On Thursday of this week, TVO aired an edition of The Agenda with Steve Paikin which was entitled "The Goal That Changed Canada". I found it to be a fascinating watch and I wanted to be sure I mentioned (and linked to) it here for posterity.


  1. I think I told you on Facebook that Frank Lennon was our next-door neighbour when I was growing up in Agincourt. What a nice man! I remember seeing a painting of that photo once, I think at the CNE. I seem to recall watching that game on TV at school, but maybe I'm wrong about that.

    ANyway, anytime I think about that game, I think about Mr. Lennon and his wife and seven kids. It was fun living next door to them.

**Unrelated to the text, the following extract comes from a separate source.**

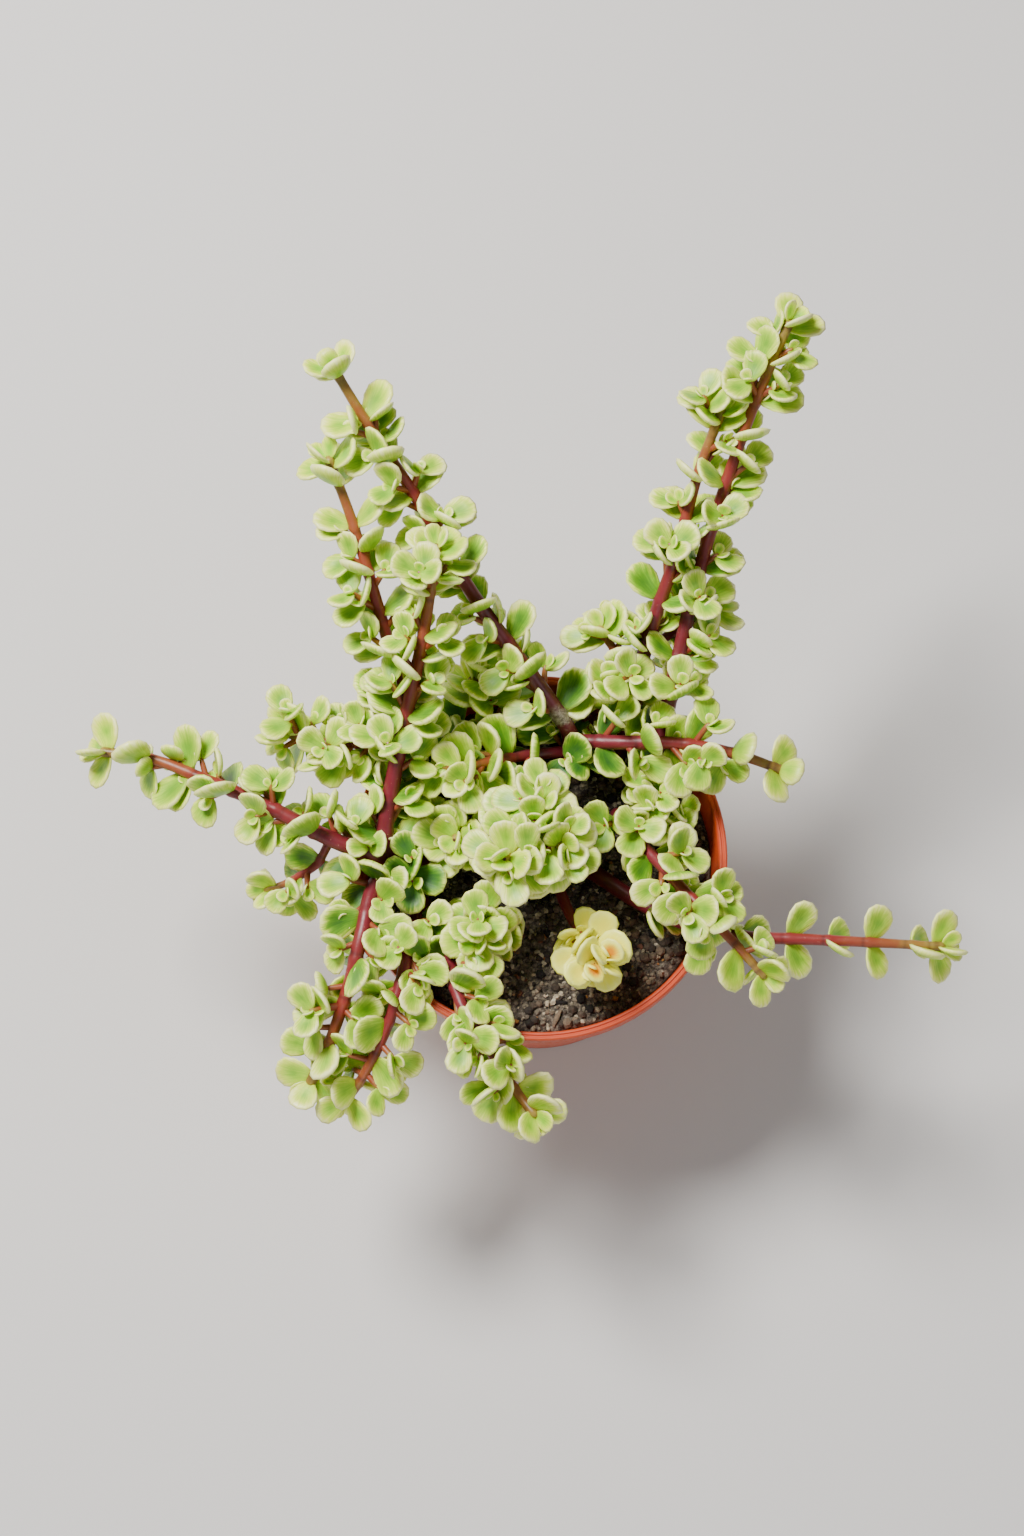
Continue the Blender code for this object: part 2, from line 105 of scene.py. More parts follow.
paper = bpy.data.materials.new("floor_paper")
paper.use_nodes = True
paper_shader = paper.node_tree.nodes["Principled BSDF"]
paper_shader.inputs["Base Color"].default_value = FLOOR_COLOUR
paper_shader.inputs["Roughness"].default_value = 0.9
bpy.ops.mesh.primitive_plane_add(size=6.0, location=(0, 0, 0))
floor = bpy.context.object
floor.name = "floor"
floor.data.materials.append(paper)
add_panel("key", (-0.55, 0.45, 1.25), 0.5, 36.0, (1.0, 0.98, 0.95))
add_panel("fill", (0.9, -0.5, 0.9), 0.9, 3.0, (0.95, 0.97, 1.0))
add_panel("low", (-0.2, -1.0, 0.5), 0.8, 2.5, (1.0, 0.98, 0.96))
world = bpy.data.worlds.new("studio")
world.use_nodes = True
world.node_tree.nodes["Background"].inputs["Color"].default_value = SKY_COLOUR
world.node_tree.nodes["Background"].inputs["Strength"].default_value = SKY_STRENGTH
bpy.context.scene.world = world
print("lamps", len(bpy.data.lights))

# %% [markdown]
# Helpers for materials
#
# Every finish here is a small net of nodes that reads Object coordinates, or values stored in
# the mesh. Adding each node by hand takes many lines, so one class keeps a material's nodes
# together, and each of its methods adds one kind of node, sets it and joins it. Colours are
# given as they look on a screen and turned into the linear values that a shader works with.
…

    1. Seven! Holy crap! Where in Agincourt did you grow up, BTW? I feel you must have told me once upon a time...but my mind is a steel sieve these days...

    2. Broomfield Drive, in the Finch/McCowan/Brimley Road area. I went to Albert Campbell C.I.

    3. You were really close to a friend of mine from my hockey days, a lad who played on my team for a couple of years (which was very unusual). I believe he lived on Sandhurst Circle; if not, just off of it. And I think one of the hockey tournaments we played in annually was named the "Ab Campbell" tournament, but I don't recall where it was played. We used to use Huntingwood quite regularly to cycle across Scarborough so we would have passed by quite close to your house. Also, for one summer I worked part-time at the Dominion in Woodside Square - a buddy got me the job. I know the area well enough!


I've kept my comments open and moderation-free for many years, but I've been forced to now review them before they post due to the actions of one member of my family. I apologize for having to take this stance, but that's the way the world is headed, sad to say. Thank you for your understanding.